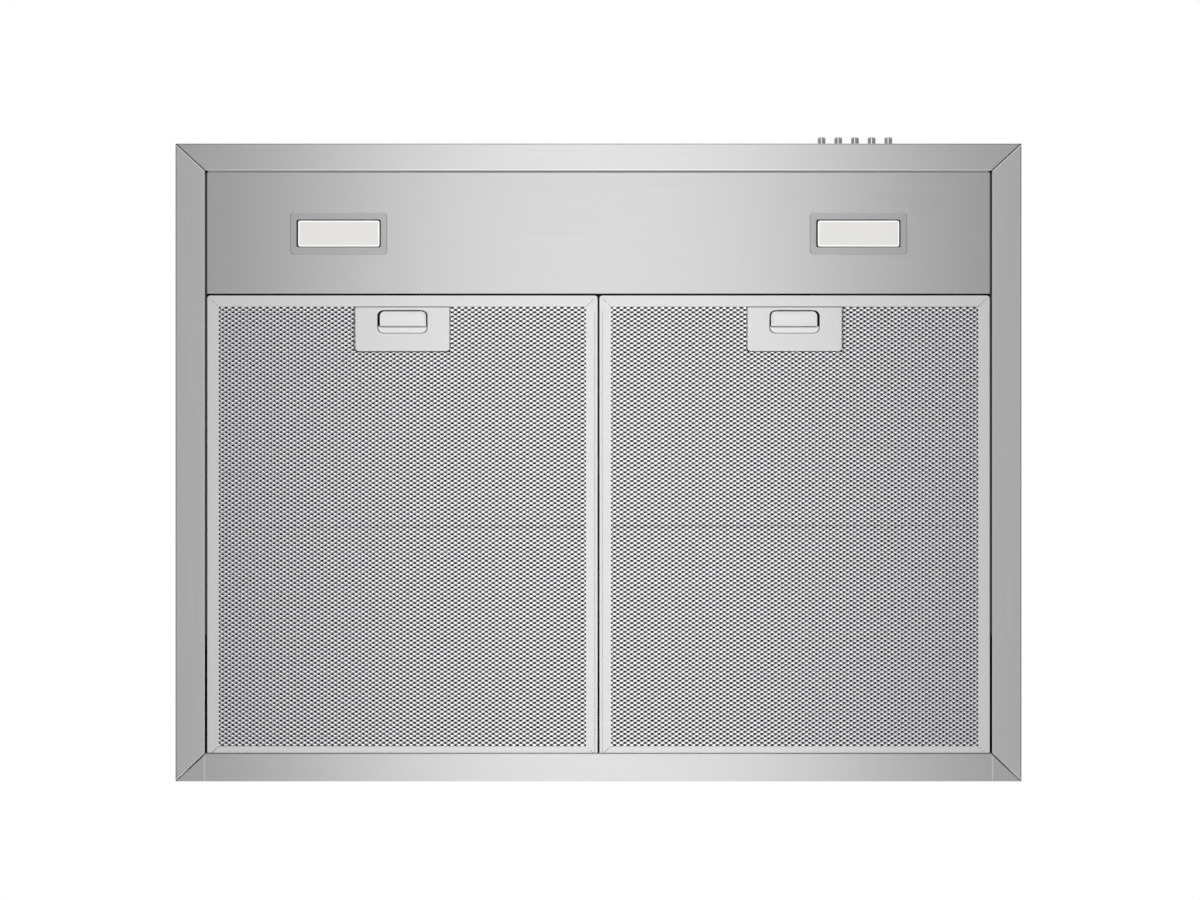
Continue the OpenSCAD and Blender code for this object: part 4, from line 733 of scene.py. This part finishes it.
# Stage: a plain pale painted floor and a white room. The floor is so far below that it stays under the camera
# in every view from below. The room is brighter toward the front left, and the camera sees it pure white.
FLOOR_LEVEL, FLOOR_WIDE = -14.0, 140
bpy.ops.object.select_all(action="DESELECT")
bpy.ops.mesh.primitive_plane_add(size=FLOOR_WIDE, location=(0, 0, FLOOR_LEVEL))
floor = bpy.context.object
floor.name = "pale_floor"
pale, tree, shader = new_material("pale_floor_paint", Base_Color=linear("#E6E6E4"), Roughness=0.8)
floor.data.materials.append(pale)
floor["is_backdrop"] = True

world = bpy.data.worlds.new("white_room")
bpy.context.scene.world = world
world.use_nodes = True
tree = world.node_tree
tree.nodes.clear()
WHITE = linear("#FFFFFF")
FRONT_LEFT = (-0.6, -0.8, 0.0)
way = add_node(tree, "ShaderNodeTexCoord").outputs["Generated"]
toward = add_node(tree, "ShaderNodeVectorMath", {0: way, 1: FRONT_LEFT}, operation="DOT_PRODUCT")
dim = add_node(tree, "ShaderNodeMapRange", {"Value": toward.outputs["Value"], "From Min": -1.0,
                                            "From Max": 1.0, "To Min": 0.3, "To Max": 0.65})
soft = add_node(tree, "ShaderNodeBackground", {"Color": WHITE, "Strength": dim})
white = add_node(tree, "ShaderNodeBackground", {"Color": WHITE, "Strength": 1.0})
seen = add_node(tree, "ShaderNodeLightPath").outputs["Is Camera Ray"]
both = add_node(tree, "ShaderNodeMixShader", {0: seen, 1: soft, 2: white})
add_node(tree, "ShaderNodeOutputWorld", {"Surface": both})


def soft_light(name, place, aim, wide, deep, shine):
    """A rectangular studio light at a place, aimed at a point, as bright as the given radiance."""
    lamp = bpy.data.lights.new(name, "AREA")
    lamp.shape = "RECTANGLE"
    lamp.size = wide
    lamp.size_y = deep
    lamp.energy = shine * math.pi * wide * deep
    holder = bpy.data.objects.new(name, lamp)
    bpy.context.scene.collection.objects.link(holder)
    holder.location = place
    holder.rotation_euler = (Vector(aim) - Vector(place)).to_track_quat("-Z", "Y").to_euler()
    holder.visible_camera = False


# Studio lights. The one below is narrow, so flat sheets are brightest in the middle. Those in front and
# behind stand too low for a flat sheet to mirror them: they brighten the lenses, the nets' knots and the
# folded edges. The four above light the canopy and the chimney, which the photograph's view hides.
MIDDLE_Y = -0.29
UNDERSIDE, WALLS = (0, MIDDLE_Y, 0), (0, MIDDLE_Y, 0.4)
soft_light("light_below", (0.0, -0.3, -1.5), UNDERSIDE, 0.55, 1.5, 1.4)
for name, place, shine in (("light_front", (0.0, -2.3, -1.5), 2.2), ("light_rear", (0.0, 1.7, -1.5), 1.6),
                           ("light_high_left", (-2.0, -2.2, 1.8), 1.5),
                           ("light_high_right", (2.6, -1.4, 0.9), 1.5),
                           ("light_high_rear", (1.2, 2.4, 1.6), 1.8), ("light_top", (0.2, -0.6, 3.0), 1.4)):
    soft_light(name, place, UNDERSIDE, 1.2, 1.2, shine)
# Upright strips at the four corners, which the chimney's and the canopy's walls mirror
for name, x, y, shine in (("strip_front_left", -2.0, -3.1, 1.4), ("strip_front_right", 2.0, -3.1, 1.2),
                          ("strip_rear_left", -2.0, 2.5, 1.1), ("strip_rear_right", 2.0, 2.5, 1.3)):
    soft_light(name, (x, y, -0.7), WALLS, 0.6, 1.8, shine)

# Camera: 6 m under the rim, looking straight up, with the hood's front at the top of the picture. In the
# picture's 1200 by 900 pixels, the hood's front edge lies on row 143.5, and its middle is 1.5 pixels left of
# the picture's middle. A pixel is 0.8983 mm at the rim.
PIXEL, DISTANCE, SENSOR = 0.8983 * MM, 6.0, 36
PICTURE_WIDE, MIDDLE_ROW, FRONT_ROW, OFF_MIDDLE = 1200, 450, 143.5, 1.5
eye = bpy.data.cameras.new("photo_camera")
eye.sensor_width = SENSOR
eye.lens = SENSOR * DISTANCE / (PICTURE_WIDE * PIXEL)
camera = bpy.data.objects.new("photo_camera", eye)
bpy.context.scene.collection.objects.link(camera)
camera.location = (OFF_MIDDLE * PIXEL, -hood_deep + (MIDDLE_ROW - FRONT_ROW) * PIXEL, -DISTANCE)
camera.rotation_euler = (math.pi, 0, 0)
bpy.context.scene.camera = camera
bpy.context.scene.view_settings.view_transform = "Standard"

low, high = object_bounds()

* * *

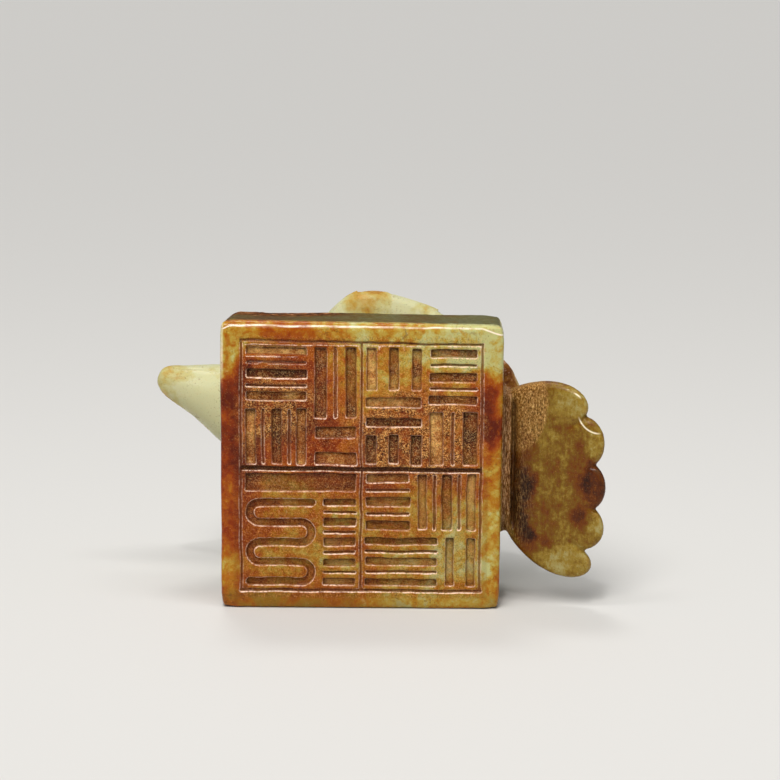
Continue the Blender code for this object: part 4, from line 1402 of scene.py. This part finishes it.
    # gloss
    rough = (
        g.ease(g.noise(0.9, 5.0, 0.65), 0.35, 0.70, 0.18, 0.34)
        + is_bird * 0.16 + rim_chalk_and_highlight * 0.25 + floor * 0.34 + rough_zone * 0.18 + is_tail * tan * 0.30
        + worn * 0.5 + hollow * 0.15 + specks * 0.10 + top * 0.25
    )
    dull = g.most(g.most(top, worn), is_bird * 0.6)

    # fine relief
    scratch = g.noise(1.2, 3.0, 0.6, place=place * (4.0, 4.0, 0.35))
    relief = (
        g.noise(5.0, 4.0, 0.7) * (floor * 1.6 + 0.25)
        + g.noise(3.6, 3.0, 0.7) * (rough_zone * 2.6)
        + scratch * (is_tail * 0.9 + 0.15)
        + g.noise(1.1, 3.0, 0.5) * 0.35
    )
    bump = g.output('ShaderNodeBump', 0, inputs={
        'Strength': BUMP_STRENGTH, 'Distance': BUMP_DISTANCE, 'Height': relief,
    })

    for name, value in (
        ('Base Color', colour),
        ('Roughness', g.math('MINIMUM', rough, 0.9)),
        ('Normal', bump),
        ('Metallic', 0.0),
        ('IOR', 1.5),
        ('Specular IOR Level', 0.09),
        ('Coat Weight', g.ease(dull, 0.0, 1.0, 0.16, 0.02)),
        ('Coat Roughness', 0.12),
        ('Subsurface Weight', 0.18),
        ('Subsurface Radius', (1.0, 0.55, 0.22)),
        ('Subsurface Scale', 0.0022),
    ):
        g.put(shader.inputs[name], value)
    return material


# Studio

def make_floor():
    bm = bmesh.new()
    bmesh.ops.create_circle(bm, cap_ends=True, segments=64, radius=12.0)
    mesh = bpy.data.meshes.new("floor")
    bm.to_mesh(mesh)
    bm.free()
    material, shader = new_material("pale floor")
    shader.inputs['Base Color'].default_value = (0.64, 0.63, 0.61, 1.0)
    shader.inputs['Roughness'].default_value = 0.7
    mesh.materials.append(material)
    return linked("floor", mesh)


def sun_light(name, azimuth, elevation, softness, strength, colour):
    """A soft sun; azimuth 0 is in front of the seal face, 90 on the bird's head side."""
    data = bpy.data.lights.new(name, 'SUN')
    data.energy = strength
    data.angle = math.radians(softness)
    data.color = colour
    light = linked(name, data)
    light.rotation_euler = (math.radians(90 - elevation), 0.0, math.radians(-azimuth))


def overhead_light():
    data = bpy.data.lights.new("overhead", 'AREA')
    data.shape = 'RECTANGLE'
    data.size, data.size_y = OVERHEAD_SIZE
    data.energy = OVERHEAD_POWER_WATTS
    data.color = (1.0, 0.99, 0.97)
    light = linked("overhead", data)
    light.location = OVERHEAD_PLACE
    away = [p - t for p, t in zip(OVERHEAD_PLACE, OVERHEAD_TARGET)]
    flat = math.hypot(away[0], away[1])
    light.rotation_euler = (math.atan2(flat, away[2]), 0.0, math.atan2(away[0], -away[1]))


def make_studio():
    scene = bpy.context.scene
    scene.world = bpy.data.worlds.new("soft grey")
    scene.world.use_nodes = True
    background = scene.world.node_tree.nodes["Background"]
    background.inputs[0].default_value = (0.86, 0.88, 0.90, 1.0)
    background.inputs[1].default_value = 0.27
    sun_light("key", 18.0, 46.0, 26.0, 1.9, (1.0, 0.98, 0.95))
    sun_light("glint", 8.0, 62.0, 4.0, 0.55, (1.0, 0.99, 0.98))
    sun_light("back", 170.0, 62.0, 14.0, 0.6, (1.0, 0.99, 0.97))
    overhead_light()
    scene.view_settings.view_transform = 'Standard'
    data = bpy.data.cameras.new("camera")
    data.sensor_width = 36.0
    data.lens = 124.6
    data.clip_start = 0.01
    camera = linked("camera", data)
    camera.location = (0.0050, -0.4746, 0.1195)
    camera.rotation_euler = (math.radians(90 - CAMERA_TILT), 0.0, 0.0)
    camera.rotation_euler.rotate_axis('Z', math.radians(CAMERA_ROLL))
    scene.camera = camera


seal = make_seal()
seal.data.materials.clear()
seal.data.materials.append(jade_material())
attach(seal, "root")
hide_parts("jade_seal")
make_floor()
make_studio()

EXERCISE DIRECTIONS —
Write out only the lines that run from the line containing "Continue the Blender" through the line containing "dull = g.most(g.most(top, worn), is_bird", both included, exactly as they appear above.

WORKED ANSWER —
Continue the Blender code for this object: part 4, from line 1402 of scene.py. This part finishes it.
    # gloss
    rough = (
        g.ease(g.noise(0.9, 5.0, 0.65), 0.35, 0.70, 0.18, 0.34)
        + is_bird * 0.16 + rim_chalk_and_highlight * 0.25 + floor * 0.34 + rough_zone * 0.18 + is_tail * tan * 0.30
        + worn * 0.5 + hollow * 0.15 + specks * 0.10 + top * 0.25
    )
    dull = g.most(g.most(top, worn), is_bird * 0.6)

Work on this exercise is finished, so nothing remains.